> [What is needed]:
Send back all the data below, exactly as given.

Start of Data section

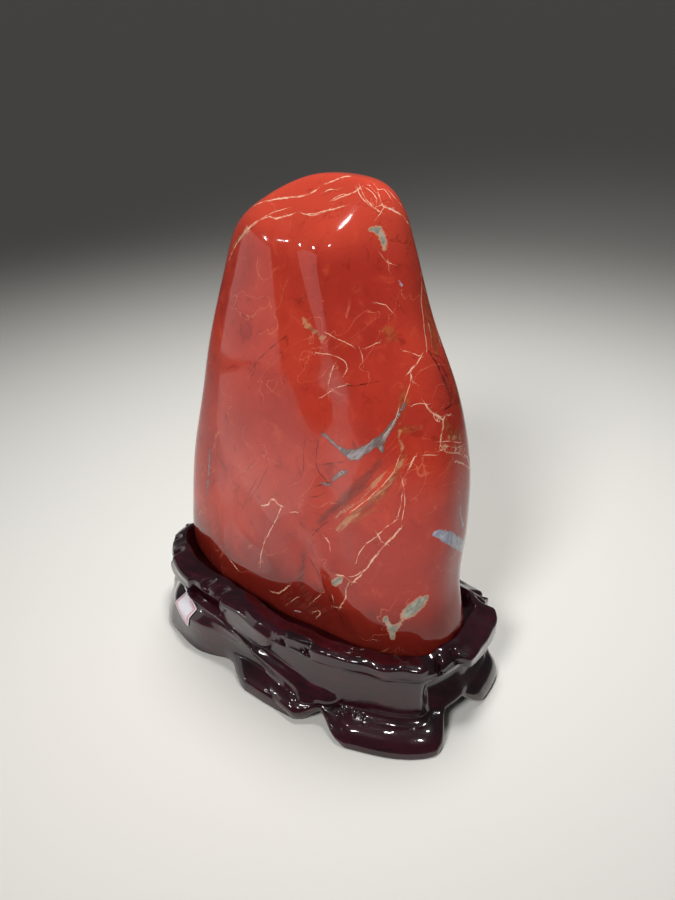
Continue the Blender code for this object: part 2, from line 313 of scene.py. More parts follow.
def footed(place, station, out, height):
    """The skirt drawn down to the feet, which bulge out beyond it."""
    lowered = ramp(station, SOLE_ROW - 1, SOLE_ROW) * (1 - ramp(height, *SKIRT_DRAWN_DOWN))
    pushed = ramp(station, SOLE_ROW - 2, SOLE_ROW + 1)
    soles = [
        ramp(apart(place, start), -lead_in, 0) * (1 - ramp(apart(place, end), 0, lead_out))
        for start, end, lead_in, lead_out, *_ in FEET
    ]
    height = height - np.max(soles, axis=0) * lowered * np.minimum(ARCH_HEIGHT + 1, height)
    low, high = TOE_HEIGHTS
    toe = np.sqrt(1 - np.clip((height - low) / (high - low), 0, 1) ** 2)
    for sole, rounded, (*_, far, top) in zip(soles, ROUND_TOES, FEET):
        shoulder = 1 - ramp(height, *(FOOT_SHOULDER + top))
        out = out + sole * far * pushed * (shoulder + rounded * (toe - shoulder))
    return out, height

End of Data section

> [Answer to the exercise]:
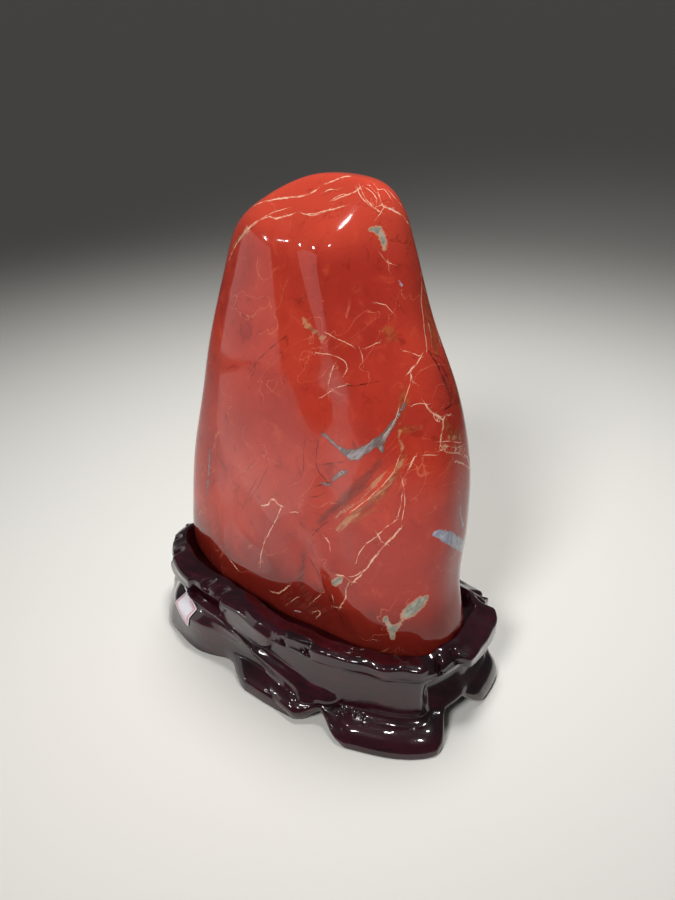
Continue the Blender code for this object: part 2, from line 313 of scene.py. More parts follow.
def footed(place, station, out, height):
    """The skirt drawn down to the feet, which bulge out beyond it."""
    lowered = ramp(station, SOLE_ROW - 1, SOLE_ROW) * (1 - ramp(height, *SKIRT_DRAWN_DOWN))
    pushed = ramp(station, SOLE_ROW - 2, SOLE_ROW + 1)
    soles = [
        ramp(apart(place, start), -lead_in, 0) * (1 - ramp(apart(place, end), 0, lead_out))
        for start, end, lead_in, lead_out, *_ in FEET
    ]
    height = height - np.max(soles, axis=0) * lowered * np.minimum(ARCH_HEIGHT + 1, height)
    low, high = TOE_HEIGHTS
    toe = np.sqrt(1 - np.clip((height - low) / (high - low), 0, 1) ** 2)
    for sole, rounded, (*_, far, top) in zip(soles, ROUND_TOES, FEET):
        shoulder = 1 - ramp(height, *(FOOT_SHOULDER + top))
        out = out + sole * far * pushed * (shoulder + rounded * (toe - shoulder))
    return out, height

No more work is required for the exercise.